Among those there were senior figures from Parmalat, who’d had to start again after the 2003 meltdown, plus Barila, a major pasta producer.

“I trusted them and said yes when they asked me to be president,” explains Scala, “but I also told them that we had to be clean and not to repeat the mistakes of the past. I’m enjoying it so far. We have 10,000 season ticket holders at the Ennio Tardini. It’s incredible.” Fans own 25% of the shares of the new club.

As he talks, the second-half kicks off with the score goalless but the 300 travelling Parma fans (they can take up to 3,000 to away games which aren’t played at 2pm on a Thursday) continue their non-stop singing. The game is officiated by a capable female referee, though the home crowd dispute one decision a suggest that she ‘get back in the house!’.

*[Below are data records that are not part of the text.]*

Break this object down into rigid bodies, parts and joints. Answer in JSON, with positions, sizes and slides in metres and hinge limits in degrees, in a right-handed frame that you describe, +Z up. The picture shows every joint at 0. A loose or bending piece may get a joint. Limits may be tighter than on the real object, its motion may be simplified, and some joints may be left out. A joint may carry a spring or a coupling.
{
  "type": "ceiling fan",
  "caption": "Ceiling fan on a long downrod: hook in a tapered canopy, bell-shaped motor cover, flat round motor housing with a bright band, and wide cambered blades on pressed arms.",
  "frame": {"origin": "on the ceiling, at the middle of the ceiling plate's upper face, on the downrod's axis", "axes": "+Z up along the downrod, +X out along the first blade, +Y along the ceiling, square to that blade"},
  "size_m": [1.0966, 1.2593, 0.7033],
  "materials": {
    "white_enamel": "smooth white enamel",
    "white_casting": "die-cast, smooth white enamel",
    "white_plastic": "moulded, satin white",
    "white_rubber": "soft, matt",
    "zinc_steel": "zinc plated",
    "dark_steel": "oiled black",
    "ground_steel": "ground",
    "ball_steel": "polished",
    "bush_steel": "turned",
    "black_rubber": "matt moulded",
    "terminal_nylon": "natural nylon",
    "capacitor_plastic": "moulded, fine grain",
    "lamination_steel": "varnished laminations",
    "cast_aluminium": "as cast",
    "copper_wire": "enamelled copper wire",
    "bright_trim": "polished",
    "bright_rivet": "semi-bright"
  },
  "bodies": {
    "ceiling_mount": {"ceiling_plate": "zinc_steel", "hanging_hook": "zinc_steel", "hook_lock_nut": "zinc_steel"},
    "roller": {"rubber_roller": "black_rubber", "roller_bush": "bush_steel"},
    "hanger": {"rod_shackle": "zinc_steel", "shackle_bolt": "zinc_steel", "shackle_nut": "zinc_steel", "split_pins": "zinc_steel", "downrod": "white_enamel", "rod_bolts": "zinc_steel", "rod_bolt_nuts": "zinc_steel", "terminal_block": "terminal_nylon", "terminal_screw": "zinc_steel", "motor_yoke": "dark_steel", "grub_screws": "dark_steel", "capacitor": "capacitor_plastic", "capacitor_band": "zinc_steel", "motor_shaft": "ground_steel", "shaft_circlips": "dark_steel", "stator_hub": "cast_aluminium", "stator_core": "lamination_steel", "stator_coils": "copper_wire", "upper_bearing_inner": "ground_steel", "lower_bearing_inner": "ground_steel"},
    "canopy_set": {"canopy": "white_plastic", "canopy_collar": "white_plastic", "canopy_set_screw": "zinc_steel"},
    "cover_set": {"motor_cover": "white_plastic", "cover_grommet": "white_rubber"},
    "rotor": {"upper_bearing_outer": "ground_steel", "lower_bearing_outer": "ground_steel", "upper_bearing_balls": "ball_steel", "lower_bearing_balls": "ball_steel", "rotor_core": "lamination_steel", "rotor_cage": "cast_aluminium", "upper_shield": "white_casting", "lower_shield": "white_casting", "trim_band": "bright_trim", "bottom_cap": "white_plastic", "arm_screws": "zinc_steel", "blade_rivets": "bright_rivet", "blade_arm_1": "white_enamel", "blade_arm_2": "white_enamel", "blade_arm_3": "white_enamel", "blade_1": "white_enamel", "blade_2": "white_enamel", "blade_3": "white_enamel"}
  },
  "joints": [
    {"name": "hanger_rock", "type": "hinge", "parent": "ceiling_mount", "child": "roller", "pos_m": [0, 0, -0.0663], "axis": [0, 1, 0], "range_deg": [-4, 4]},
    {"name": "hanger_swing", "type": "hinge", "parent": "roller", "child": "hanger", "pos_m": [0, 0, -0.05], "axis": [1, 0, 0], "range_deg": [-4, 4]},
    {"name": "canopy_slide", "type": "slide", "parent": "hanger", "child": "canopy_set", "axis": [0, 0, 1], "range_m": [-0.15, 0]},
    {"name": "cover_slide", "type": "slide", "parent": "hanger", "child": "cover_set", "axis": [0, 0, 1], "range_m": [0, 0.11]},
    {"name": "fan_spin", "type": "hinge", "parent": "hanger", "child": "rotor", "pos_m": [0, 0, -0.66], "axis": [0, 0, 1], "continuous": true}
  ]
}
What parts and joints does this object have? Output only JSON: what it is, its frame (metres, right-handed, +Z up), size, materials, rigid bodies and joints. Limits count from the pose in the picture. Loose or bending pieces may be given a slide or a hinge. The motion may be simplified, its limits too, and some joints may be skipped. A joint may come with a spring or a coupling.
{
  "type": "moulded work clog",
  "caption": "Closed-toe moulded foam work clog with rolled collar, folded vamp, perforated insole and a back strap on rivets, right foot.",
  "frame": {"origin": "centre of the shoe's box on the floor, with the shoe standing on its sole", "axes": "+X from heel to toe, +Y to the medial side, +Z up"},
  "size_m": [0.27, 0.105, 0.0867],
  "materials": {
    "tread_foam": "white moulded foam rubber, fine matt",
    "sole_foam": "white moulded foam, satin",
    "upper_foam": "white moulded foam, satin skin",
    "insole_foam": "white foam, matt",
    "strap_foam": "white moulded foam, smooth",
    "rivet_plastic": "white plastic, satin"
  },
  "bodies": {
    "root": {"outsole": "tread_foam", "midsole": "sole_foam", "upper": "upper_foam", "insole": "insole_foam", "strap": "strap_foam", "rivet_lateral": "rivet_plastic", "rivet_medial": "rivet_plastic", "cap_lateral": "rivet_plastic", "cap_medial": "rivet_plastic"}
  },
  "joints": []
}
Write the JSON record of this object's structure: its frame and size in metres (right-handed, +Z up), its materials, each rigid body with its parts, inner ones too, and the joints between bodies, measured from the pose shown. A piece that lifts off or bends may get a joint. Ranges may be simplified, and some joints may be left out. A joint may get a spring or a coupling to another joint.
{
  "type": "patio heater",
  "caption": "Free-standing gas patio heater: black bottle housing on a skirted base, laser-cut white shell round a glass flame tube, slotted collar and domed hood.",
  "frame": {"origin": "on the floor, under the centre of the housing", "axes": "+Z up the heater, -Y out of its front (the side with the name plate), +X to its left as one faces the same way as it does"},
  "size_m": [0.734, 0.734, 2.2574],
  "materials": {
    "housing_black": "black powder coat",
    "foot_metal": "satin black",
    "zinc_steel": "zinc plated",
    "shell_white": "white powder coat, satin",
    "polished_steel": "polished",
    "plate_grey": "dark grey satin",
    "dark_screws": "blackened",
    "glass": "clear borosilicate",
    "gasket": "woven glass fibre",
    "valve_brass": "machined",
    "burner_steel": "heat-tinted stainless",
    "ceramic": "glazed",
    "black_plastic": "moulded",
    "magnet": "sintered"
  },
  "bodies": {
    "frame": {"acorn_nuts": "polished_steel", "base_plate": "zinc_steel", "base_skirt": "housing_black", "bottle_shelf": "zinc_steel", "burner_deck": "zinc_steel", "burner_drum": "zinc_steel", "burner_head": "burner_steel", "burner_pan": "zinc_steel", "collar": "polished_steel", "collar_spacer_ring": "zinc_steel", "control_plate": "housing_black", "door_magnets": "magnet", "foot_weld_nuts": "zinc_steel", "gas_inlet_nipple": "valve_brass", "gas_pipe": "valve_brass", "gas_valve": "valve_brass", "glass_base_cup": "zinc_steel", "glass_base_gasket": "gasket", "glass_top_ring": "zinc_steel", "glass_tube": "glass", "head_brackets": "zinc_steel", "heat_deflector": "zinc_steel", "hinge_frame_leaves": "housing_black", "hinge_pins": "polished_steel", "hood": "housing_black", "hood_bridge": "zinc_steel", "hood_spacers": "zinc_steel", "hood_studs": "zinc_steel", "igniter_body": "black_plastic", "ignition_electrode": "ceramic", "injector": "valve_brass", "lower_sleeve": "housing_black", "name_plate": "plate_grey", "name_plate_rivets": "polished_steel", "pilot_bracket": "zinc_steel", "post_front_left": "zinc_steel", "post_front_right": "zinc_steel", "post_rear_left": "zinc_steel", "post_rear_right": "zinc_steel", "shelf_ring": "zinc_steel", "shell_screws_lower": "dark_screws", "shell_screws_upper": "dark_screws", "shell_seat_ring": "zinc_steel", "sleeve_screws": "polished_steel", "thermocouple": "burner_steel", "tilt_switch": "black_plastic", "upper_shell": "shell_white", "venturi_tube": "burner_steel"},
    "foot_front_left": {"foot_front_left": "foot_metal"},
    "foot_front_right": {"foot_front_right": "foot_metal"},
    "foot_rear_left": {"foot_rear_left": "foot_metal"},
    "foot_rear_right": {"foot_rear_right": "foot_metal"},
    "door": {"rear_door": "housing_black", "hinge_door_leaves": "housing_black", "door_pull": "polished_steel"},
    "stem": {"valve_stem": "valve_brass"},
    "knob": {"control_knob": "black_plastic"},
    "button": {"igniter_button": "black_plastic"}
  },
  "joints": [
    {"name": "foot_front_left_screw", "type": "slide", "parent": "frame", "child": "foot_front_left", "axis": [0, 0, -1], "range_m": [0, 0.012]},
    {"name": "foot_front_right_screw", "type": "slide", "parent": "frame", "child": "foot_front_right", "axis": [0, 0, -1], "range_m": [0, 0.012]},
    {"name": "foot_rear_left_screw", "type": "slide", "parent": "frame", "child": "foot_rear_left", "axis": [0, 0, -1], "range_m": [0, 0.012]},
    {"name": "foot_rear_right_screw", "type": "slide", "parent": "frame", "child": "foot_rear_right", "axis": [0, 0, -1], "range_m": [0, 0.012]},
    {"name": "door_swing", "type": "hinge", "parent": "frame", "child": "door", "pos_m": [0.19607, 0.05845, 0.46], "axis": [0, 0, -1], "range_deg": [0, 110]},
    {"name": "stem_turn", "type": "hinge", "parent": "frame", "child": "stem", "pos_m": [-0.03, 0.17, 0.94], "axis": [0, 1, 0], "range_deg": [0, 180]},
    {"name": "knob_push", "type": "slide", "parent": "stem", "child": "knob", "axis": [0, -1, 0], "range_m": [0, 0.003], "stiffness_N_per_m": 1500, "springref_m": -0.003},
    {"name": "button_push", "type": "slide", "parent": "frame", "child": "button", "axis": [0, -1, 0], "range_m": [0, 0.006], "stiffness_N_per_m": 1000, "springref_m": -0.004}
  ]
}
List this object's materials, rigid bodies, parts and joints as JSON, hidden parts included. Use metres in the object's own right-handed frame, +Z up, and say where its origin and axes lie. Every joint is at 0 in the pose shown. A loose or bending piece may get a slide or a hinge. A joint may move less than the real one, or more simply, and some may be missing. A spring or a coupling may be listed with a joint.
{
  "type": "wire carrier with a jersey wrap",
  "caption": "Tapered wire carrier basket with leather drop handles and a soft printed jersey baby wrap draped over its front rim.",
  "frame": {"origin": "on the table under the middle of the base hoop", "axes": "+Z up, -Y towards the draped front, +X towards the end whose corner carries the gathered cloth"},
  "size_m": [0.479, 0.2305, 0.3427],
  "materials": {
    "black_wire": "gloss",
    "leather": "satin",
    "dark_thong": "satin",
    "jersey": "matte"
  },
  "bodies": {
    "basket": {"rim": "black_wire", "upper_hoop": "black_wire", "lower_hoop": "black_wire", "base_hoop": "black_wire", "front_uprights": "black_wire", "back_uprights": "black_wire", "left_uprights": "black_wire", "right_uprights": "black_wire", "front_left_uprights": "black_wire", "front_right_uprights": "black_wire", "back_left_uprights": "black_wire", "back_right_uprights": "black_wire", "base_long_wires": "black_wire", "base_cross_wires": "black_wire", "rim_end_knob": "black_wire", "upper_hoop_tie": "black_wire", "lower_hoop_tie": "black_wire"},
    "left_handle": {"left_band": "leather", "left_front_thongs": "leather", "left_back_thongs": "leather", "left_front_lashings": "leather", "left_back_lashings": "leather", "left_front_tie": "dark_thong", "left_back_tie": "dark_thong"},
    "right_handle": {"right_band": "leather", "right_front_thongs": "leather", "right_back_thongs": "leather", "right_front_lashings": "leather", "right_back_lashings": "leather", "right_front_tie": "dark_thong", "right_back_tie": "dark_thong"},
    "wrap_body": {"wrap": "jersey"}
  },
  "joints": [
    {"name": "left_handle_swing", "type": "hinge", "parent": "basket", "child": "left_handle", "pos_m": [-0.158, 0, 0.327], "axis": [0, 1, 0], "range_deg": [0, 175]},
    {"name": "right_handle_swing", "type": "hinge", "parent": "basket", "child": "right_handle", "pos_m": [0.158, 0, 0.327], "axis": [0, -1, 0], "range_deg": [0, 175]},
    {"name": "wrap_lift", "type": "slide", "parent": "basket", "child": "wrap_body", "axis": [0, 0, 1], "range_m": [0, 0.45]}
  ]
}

Sitting next to Scala and equally impressively attired is Lorenzo Minotti, one of people brought in by Scala.

“I’m the technical director,” explains Minotti, who played for that great Parma team between ‘87-96 and scored the opening goal in the ’93 final at Wembley. A year later, he was in the Italy squad which reached the final of the 1994 World Cup.

“It was horrible to watch Parma disintegrate,” explains Minotti. “But I’m happy to be back. Of course we have ambitions, but first we need to create a feeling with the supporters and the town. We had nothing but good people and passion when we started, but we’re making the feeling. We want to play a good style of football, then to return to play against Juventus and the Milan clubs.”

Minotti’s friend and former Italy and Parma teammate Luigi Apolloni is manager. Like Minotti, he won the Italian Cup, Uefa Cup and the Cup Winners’ Cup. Captain is locally-born Alessandro Lucarelli, 38, who was also captain in their final Serie A season.

“We will play again in Serie A,” smiles Scala. “I don’t know how long it will take, but we will rise again.”

Hopefully they will, but Parma won’t be going any further in the Coppa Italia this season. Correggese beat them on penalties. That meant the policeman directing traffic had to work another hour.